Molecular motors, the little engines that power cell mobility and the ability of cells to transport internal cargo, work together and in close coordination, according to a new finding by researchers at the University of Virginia. The work could have implications for the treatment of neurodegenerative disorders. "We found that molecular motors operate in an amazingly coordinated manner when moving an algal cell one way or the other," said Jeneva Laib, the lead author and an undergraduate biomedical engineering student at the University of Virginia. "This provides a new understanding of the ways cells move." The finding appears online in the current issue of The Proceedings of the National Academy of Sciences. Laib, a second-year student from Lorton, Va., and her collaborators, U.Va. professors Robert Bloodgood and William Guilford, used the alga Chlamydomonas as a model to study how molecular motors in most types of cells work to move internal cargo, such as organelles associated with energy production and nutrient transport, or even the entire cell.

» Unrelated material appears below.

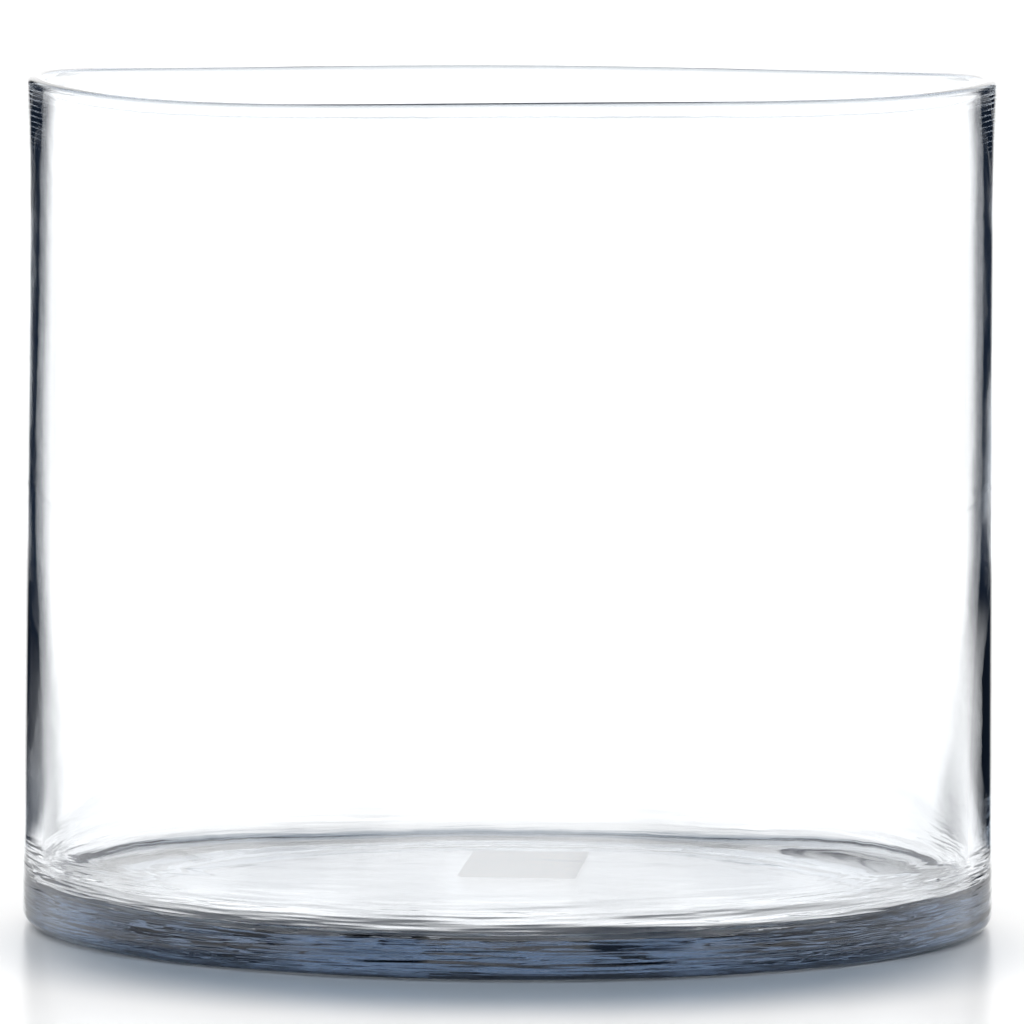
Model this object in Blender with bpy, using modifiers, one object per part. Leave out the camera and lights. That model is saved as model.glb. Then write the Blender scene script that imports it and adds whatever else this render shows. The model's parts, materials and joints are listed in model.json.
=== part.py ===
"""Wide glass cylinder vase: one blown glass vessel with a paper label under its base.

Metres, +Z up. The origin is the middle of the foot, on the surface that the vase stands on.
"""

import math

import bpy

# Driving dimensions
HEIGHT = 0.1763
FOOT_DIAMETER = 0.2032
FLOOR_THICKNESS = 0.0078

# Outer wall: it narrows a little towards the top, and the reheated lip turns out again
TAPER = 0.0011
LIP_FLARE = 0.0008
LIP_FLARE_REACH = 0.012

# Wall thickness: thin in the middle, a little thicker where it runs into the base, and thick at the lip
WALL_MIDDLE = 0.0021
WALL_FOOT_EXTRA = 0.0014
WALL_FOOT_REACH = 0.034
WALL_LIP_EXTRA = 0.0018
WALL_LIP_REACH = 0.010

# Rounded corners
HEEL_RADIUS = 0.0032
RIM_RADIUS = 0.0011
INNER_CORNER_RADIUS = 0.0036

# The straight of the wall, between the inner corner and the rounding of the rim
WALL_SPAN = HEIGHT - RIM_RADIUS - FLOOR_THICKNESS - INNER_CORNER_RADIUS

# Underside: a shallow flat hollow inside the ring that the vase stands on
HOLLOW_DEPTH = 0.0013
HOLLOW_FLAT_RADIUS = 0.0770
HOLLOW_EDGE_RADIUS = 0.0850

# Label stuck to the underside
LABEL_WIDTH = 0.0254
LABEL_LENGTH = 0.0508
LABEL_THICKNESS = 0.00015
LABEL_CORNER_RADIUS = 0.0020
LABEL_GAP = 0.0003
LABEL_CENTRE = (0.0035, 0.0440)
LABEL_TURN = math.radians(-4.0)

# Fineness of the turned shape
TURN_STEPS = 96
WALL_STATIONS = 8
ARC_STEPS = 4
MERGE = 0.00002

COLLECTION_NAME = "glass_cylinder_vase"


def clear_scene():
    for obj in list(bpy.data.objects):
        bpy.data.objects.remove(obj)


def make_material(name, color, roughness, transmission):
    material = bpy.data.materials.new(name)
    material.use_nodes = True
    shader = material.node_tree.nodes["Principled BSDF"]
    shader.inputs["Base Color"].default_value = (*color, 1.0)
    shader.inputs["Roughness"].default_value = roughness
    shader.inputs["Metallic"].default_value = 0.0
    shader.inputs["Transmission Weight"].default_value = transmission
    return material


def outer_radius(z):
    """Radius of the outer wall at height z."""
    flare = LIP_FLARE * math.exp((z - HEIGHT) / LIP_FLARE_REACH)
    return FOOT_DIAMETER / 2 - TAPER * z / HEIGHT + flare


def wall_thickness(z):
    foot = WALL_FOOT_EXTRA * math.exp(-(((z - FLOOR_THICKNESS) / WALL_FOOT_REACH) ** 2))
    lip = WALL_LIP_EXTRA * math.exp((z - HEIGHT) / WALL_LIP_REACH)
    return WALL_MIDDLE + foot + lip


def inner_radius(z):
    return outer_radius(z) - wall_thickness(z)


def arc(centre_r, centre_z, radius, start_deg, end_deg):
    """Points of an arc from start to end, both included, as (r, z)."""
    points = []
    for i in range(ARC_STEPS + 1):
        angle = math.radians(start_deg + (end_deg - start_deg) * i / ARC_STEPS)
        points.append((centre_r + radius * math.cos(angle), centre_z + radius * math.sin(angle)))
    return points


def wall_heights():
    """Heights up the wall, bottom to top, closer together near the base and near the lip."""
    heights = []
    for i in range(1, WALL_STATIONS):
        share = (1 - math.cos(math.pi * i / WALL_STATIONS)) / 2
        heights.append(FLOOR_THICKNESS + INNER_CORNER_RADIUS + share * WALL_SPAN)
    return heights


def vessel_profile():
    """The half section as (r, z): floor, inner wall, rim, outer wall, heel, foot ring and hollow."""
    corner_top = FLOOR_THICKNESS + INNER_CORNER_RADIUS
    corner_r = inner_radius(corner_top) - INNER_CORNER_RADIUS
    rim_base = HEIGHT - RIM_RADIUS
    rim_inner = inner_radius(rim_base)
    rim_outer = outer_radius(rim_base)
    foot_r = outer_radius(HEEL_RADIUS)

    floor = [(0.0, FLOOR_THICKNESS)]
    inner_corner = arc(corner_r, corner_top, INNER_CORNER_RADIUS, -90, 0)
    inner_wall = [(inner_radius(z), z) for z in wall_heights()]
    rim = arc(rim_inner + RIM_RADIUS, rim_base, RIM_RADIUS, 180, 90)
    rim += arc(rim_outer - RIM_RADIUS, rim_base, RIM_RADIUS, 90, 0)
    outer_wall = [(outer_radius(z), z) for z in reversed(wall_heights())]
    heel = arc(foot_r - HEEL_RADIUS, HEEL_RADIUS, HEEL_RADIUS, 0, -90)
    hollow = []
    for i in range(ARC_STEPS + 1):
        share = i / ARC_STEPS
        rise = share * share * (3 - 2 * share)
        r = HOLLOW_EDGE_RADIUS + (HOLLOW_FLAT_RADIUS - HOLLOW_EDGE_RADIUS) * share
        hollow.append((r, HOLLOW_DEPTH * rise))
    ceiling = [(0.0, HOLLOW_DEPTH)]
    inside_up = floor + inner_corner + inner_wall + rim
    outside_down = outer_wall + heel + hollow + ceiling
    return inside_up + outside_down


def make_vessel(collection, material):
    """The glass vessel, turned about +Z from its half section."""
    points = vessel_profile()
    mesh = bpy.data.meshes.new("glass_vessel")
    vertices = [(r, 0.0, z) for r, z in points]
    edges = [(i, i + 1) for i in range(len(points) - 1)]
    mesh.from_pydata(vertices, edges, [])
    mesh.materials.append(material)
    vessel = bpy.data.objects.new("glass_vessel", mesh)
    collection.objects.link(vessel)
    screw = vessel.modifiers.new("turned", "SCREW")
    screw.axis = "Z"
    screw.angle = 2 * math.pi
    screw.steps = TURN_STEPS
    screw.render_steps = TURN_STEPS
    screw.use_merge_vertices = True
    screw.merge_threshold = MERGE
    screw.use_smooth_shade = True


def rounded_outline(width, length, radius):
    """Corners of a rounded rectangle about the origin, anticlockwise."""
    points = []
    for quarter, (sx, sy) in enumerate([(1, 1), (-1, 1), (-1, -1), (1, -1)]):
        centre_x = sx * (width / 2 - radius)
        centre_y = sy * (length / 2 - radius)
        points += arc(centre_x, centre_y, radius, 90 * quarter, 90 * quarter + 90)
    return points


def make_label(collection, material):
    """The paper label, flat under the hollow's ceiling, as a filled 2D curve with thickness."""
    curve = bpy.data.curves.new("base_label", "CURVE")
    curve.dimensions = "2D"
    curve.fill_mode = "BOTH"
    curve.extrude = LABEL_THICKNESS / 2
    outline = rounded_outline(LABEL_WIDTH, LABEL_LENGTH, LABEL_CORNER_RADIUS)
    spline = curve.splines.new("POLY")
    spline.points.add(len(outline) - 1)
    for point, (x, y) in zip(spline.points, outline):
        point.co = (x, y, 0.0, 1.0)
    spline.use_cyclic_u = True
    curve.materials.append(material)
    label = bpy.data.objects.new("base_label", curve)
    collection.objects.link(label)
    label_z = HOLLOW_DEPTH - LABEL_GAP - LABEL_THICKNESS / 2
    label.location = (*LABEL_CENTRE, label_z)
    label.rotation_euler = (0.0, 0.0, LABEL_TURN)


def main():
    clear_scene()
    collection = bpy.data.collections.new(COLLECTION_NAME)
    bpy.context.scene.collection.children.link(collection)
    glass = make_material("clear_glass", (0.93, 0.96, 0.98), 0.02, 1.0)
    paper = make_material("label_paper", (0.86, 0.87, 0.86), 0.65, 0.0)
    make_vessel(collection, glass)
    make_label(collection, paper)


main()
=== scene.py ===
import json
import math

import bmesh
import bpy
from mathutils import Euler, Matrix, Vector


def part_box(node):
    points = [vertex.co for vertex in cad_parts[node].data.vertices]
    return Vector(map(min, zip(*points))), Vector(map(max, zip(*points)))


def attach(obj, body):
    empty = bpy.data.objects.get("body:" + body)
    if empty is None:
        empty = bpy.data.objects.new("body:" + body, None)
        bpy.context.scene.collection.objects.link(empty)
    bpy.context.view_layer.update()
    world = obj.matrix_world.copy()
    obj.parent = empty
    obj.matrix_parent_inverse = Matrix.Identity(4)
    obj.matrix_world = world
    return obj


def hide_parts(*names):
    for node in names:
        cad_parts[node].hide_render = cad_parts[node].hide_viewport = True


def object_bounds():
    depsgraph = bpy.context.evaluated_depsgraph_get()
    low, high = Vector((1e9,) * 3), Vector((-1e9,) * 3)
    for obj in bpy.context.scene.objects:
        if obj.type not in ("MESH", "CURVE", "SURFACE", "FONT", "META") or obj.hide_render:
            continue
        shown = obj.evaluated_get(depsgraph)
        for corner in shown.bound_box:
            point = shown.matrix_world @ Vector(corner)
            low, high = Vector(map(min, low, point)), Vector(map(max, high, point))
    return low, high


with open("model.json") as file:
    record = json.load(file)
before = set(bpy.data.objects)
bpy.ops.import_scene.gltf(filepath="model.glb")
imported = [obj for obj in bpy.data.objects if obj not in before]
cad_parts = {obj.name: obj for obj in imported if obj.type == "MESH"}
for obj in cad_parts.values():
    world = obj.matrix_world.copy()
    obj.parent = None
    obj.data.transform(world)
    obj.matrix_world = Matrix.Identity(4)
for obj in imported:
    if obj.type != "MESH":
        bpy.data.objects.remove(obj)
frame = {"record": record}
cadLow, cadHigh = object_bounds()
mounts = {mount["name"]: mount for mount in frame["record"]["mounts"]}
labelLow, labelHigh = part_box("base_label")
labelGap = 0.0003       # how far the frame's label lies under the glass
print("frame loaded, box", [round(v, 4) for v in cadHigh - cadLow])


class Wire:
    # a node's output, which takes part in plain Python sums
    def __init__(self, bench, socket):
        self.bench = bench
        self.socket = socket

    def maths(self, operation, first, second=0.0):
        return self.bench.add("ShaderNodeMath", {"operation": operation}, {0: first, 1: second})

    def __add__(self, other):
        return self.maths("ADD", self, other)

    def __radd__(self, other):
        return self.maths("ADD", other, self)

    def __sub__(self, other):
        return self.maths("SUBTRACT", self, other)

    def __rsub__(self, other):
        return self.maths("SUBTRACT", other, self)

    def __mul__(self, other):
        return self.maths("MULTIPLY", self, other)

    def __rmul__(self, other):
        return self.maths("MULTIPLY", other, self)

    def __truediv__(self, other):
        return self.maths("DIVIDE", self, other)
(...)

These motions are caused by a line of motors that pull the cell along, like the locomotive on a train. Previous studies had suggested that these motors pulled in opposite directions, like a game of tug of war. More recent studies indicated that the motors were working together rather than independently. The new U.Va. study provides strong evidence that the motors are indeed working in coordination, all pulling in one direction, as if under command, or in the opposite direction — again, as if under strict instruction. "We've found that large numbers of these molecular motors are turning on at the same time to generate large amounts of force, and then turning off at the same time to allow transport in the particular direction," said Guilford, Laib's adviser and lab director. "This insight opens up the possibility for us to begin to understand the mechanism that instructs the motors to pull one way or the other." A greater understanding of cell motility and the ways in which cells move cargo within cells could eventually lead to therapies for neurodegenerative disorders such as amyotrophic lateral sclerosis (Lou Gehrig's Disease), diabetic neuropathy, and Usher syndrome, a progressive loss of hearing and vision. Neurodegenerative diseases can be caused by defects in the transport processes within neural cells. "You basically get a logjam within the cell that prevents forward progress of these motors and their cargo," Guilford said. "So if we could understand how the motors are normally coordinated inside cells, we might be able to eventually realize therapeutic approaches to restoring transport for cell revival." "There is some amazing cooperation going on among these motors," noted Bloodgood, a specialist in cell locomotion research. "When one set of as many as 10 motors turn on, another set turns off in unison. Understanding this process could help us to restore this locomotion when defects occur." Guilford noted that the study is an example of high-level research conducted by undergraduate students. "Jeneva's work, published in a first-rate journal, shows that highly motivated and exceptionally bright young students can accomplish outstanding research well before graduate school."